BAGHDAD - Iraq's chief spokesman acknowledged differences with the United States over a proposed long-term security agreement and pledged yesterday that the government will protect Iraqi sovereignty in ongoing talks with the Americans.

Chief government spokesman Ali al-Dabbagh said that the Iraqi negotiators have a "vision and a draft that is different" from the Americans' but that the talks, which began in March, were still in an early stage.

"There is great emphasis by the Iraqi government on fully preserving the sovereignty of Iraq in its lands, skies, waters and its internal and external relations," Dabbagh said. "The Iraqi government will not accept any article that infringes on sovereignty and does not guarantee Iraqi interests."

Opposition has been growing in Iraq to the proposed security pact with the United States, which will replace the current U.N. mandate and could provide for a long-term American military role in this country.

Much of the opposition comes from anti-American Shiite cleric Muqtada al-Sadr, but statements critical of the deal have also been issued by mainstream Sunni and Shiite figures who fear it will undermine Iraqi sovereignty.

U.S. officials have refused to comment on the talks until they are complete but have insisted they are not seeking permanent bases. The agreement is to replace a U.N. mandate for U.S.-led forces that expires at the end of the year.

President Bush and Iraqi Prime Minister Nouri al-Maliki said they were hoping to finish the negotiations by July to allow time for the Iraqi parliament to sign off on the deal.

But Iraqi officials said last month that talks were unlikely to wrap up by July because of wide differences over several issues, including U.S. troops' immunity from prosecution in Iraqi courts and rules governing U.S. military operations.
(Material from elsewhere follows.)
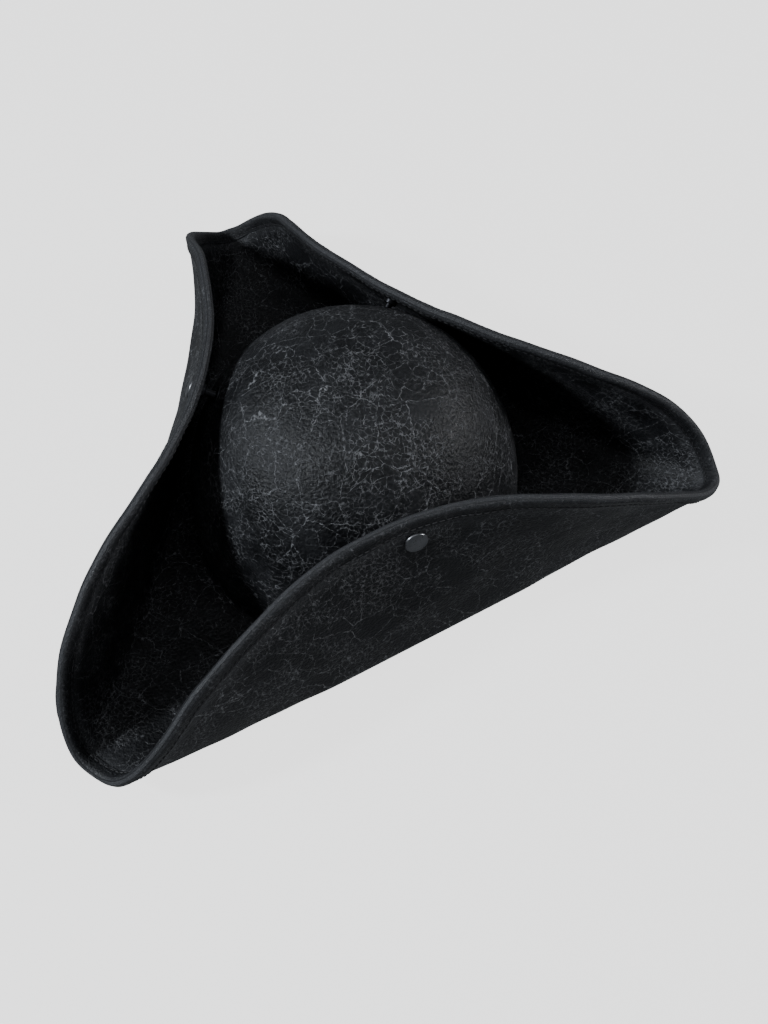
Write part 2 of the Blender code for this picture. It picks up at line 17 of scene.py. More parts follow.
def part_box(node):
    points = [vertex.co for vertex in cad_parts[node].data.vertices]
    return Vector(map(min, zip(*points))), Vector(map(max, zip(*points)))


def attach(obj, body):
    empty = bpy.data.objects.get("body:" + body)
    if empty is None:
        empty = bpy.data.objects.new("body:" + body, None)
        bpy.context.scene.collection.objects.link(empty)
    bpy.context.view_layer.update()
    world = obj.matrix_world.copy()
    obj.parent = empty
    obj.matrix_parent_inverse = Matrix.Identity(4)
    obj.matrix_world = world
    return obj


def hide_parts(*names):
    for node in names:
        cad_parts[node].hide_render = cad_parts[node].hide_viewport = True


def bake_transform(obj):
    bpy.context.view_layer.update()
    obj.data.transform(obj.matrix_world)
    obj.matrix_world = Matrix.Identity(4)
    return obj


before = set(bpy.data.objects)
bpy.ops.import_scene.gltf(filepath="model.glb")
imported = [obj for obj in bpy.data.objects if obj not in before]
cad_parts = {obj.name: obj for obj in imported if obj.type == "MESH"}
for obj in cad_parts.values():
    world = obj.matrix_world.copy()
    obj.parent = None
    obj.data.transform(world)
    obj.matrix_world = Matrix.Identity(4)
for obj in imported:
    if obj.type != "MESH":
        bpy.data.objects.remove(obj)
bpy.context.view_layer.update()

MM = 0.001
HAT = "hat"

# --- Shape of the hat, as in the CAD -----------------------------------------
CROWN_HALF_WIDTH = 97.2
CROWN_HALF_LENGTH = 93.8
CROWN_HEIGHT = 135.0
CROWN_ROUNDNESS = 2.6
CROWN_WALL = 2.0
CROWN_CENTRE = (4.5, -10.4)
LINING_INSET = 7.4
SWEATBAND_HEIGHT = 34.0
BRIM_HALF_WIDTH = 224.6
BRIM_HALF_DEPTH = 214.6
BRIM_MEAN = (BRIM_HALF_WIDTH + BRIM_HALF_DEPTH) / 2
BEND_WIDTH = 22.0
BEND_ANGLE = 94.0
BEND_FADE = 14.0
BEND_STEPS = 24
LEAN_RUN = 0.75
CORNER_RISE_START = 112.0
FLAPS = {
    "front": (272.0, 108.5, 105.0, -29.2, -65.6),
    "right_rear": (29.6, 112.0, 123.7, -0.2, -22.5),
    "left_rear": (145.1, 102.0, 116.5, 7.3, -58.7),
}
CORNERS = {
    "front_right": ("front", "right_rear", 20.2, 27.0),
    "rear": ("right_rear", "left_rear", 14.0, 36.0),
    "front_left": ("left_rear", "front", 26.0, 27.0),
}
SHEET_HALF = 2.1
SNAP_FROM_EDGE = 14.0
SNAP_AZIMUTH = {"front": 271.5, "right_rear": 33.5, "left_rear": 147.0}
SNAP_SOCKET_TOP = 5.9

# --- Looks --------------------------------------------------------------------
SKIN = 1.95                     # half thickness of the shown brim
COLUMN_ANGLE = 0.9
ROWS = 66
WAVE = 0.5                      # hand-made unevenness of the brim
TAPE_WIDTH = 7.0
TAPE_HEIGHT = 0.75
TAPE_NOSE = 1.3
TAPE_STEP = 1.5                 # length of rim for each section of tape
TAPE_JOINTS = (82.3, 281.0, 196.0)
TAPE_JOINT_ANGLE = 2.6
TAPE_JOINT_HEIGHT = 0.55
STITCH_FROM_EDGE = 5.2
STITCH_LENGTH = 3.0
STITCH_PITCH = 3.9
STITCH_RADIUS = 0.34
CROWN_COLUMNS = 160
CROWN_ROWS = 72

# --- Camera -------------------------------------------------------------------
CAMERA_ELEVATION = 58.269
CAMERA_YAW = 19.926
CAMERA_ROLL = 6.292
CAMERA_DISTANCE = 0.7
CAMERA_LENS = 42.268
CAMERA_SHIFT = (0.0454, -0.0600)
CAMERA_TARGET = (0.0, 0.0, 50.0)

# --- Floor and lights ------------------------------------------------------------
FLOOR_REACH = 6.0
FLOOR_GREY = 0.2
FLOOR_GLOW = 2.0                # hidden from the hat, so that it lights nothing from below
WORLD_LIGHT = 0.2
COOL = (0.9, 0.95, 1.0)
NEUTRAL = (0.97, 0.98, 1.0)
LIGHTS = {                      # place, aim, side, power, colour
    "key_left": ((-1.1, 0.12, 1.12), (0.0, 0.0, 0.08), 0.16, 22.0, COOL),
    "soft_right": ((1.35, -0.45, 0.5), (0.0, -0.05, 0.08), 0.3, 11.0, NEUTRAL),
    "top": ((0.1, -0.2, 1.6), (0.0, 0.0, 0.05), 1.0, 3.0, (0.95, 0.97, 1.0)),
}


def origin_shift():
    """Where the middle of the flat brim lies in the frame, in millimetres."""
    low, high = (np.array(corner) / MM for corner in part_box("crown_shell"))
    middle = (low + high) / 2
    return np.array([middle[0] - CROWN_CENTRE[0], middle[1] - CROWN_CENTRE[1], low[2] + SHEET_HALF])


SHIFT = origin_shift()


# --- The bent brim --------------------------------------------------------------
def smooth_step(t):
    t = np.clip(t, 0.0, 1.0)
    return t * t * (3.0 - 2.0 * t)


def rim_radius(azimuth):
    swing = (BRIM_HALF_WIDTH - BRIM_HALF_DEPTH) / 2
    return BRIM_MEAN + swing * np.cos(np.radians(2 * azimuth))


def flap_axes(name):
    angle = math.radians(FLAPS[name][0])
    return (math.cos(angle), math.sin(angle)), (-math.sin(angle), math.cos(angle))


def flap_bend(name, across, along):
    """How far one flap's bend moves points of the flat brim: along its fold direction and up."""
    _, fold, lean, twist, drop = FLAPS[name]
    side = np.clip(along / math.sqrt(BRIM_MEAN ** 2 - fold ** 2), -1.1, 1.1)
    end_slope = lean + twist * side + drop * side ** 2
    bend_angle = BEND_ANGLE - BEND_FADE * side ** 2
    run = np.maximum(across - fold + BEND_WIDTH / 2, 0.0)
    run_of_lean = LEAN_RUN * (BRIM_MEAN - fold)
    step = run / BEND_STEPS
    shift = 0.0
    lift = 0.0
    for index in range(BEND_STEPS + 1):
        reach = step * index
        slope = bend_angle * smooth_step(reach / BEND_WIDTH)
        slope = slope + (end_slope - bend_angle) * smooth_step((reach - 0.6 * BEND_WIDTH) / run_of_lean)
        weight = 0.5 if index in (0, BEND_STEPS) else 1.0
        shift = shift + weight * (np.cos(np.radians(slope)) - 1.0) * step
        lift = lift + weight * np.sin(np.radians(slope)) * step
    return shift, lift


def flap_corner(name, side):
    for corner, (first, second, _, _) in CORNERS.items():
        if (first if side > 0 else second) == name:
            return corner
    raise ValueError(name)


def corner_azimuth(name):
    first, second, _, _ = CORNERS[name]
    start = FLAPS[first][0]
    return start + ((FLAPS[second][0] - start) % 360.0) / 2


def turn_to(azimuth, target):
    return (target - azimuth + 180.0) % 360.0 - 180.0


def flap_share(name, azimuth):
    middle = FLAPS[name][0]
    turn = turn_to(middle, azimuth)
    corners = (flap_corner(name, -1), flap_corner(name, 1))
    reach = [abs(turn_to(middle, corner_azimuth(corner))) for corner in corners]
    limit = np.where(turn < 0.0, reach[0], reach[1])
    softness = np.where(turn < 0.0, CORNERS[corners[0]][3], CORNERS[corners[1]][3])
    return smooth_step((limit + softness - np.abs(turn)) / (2 * softness))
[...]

Yesterday, Australia became the latest member of the U.S.-led coalition to pull combat soldiers from Iraq, fulfilling an election promise that helped sweep Prime Minister Kevin Rudd to power in November.

Australia, one of the first countries to commit troops to the Iraq war five years ago, ended its combat mission here and began sending its 550 combat troops home.

Rudd, the new prime minister, has said the Iraq mission had made Australia more of a target for terrorism and had promised to bring home his country's combat soldiers by the middle of this year.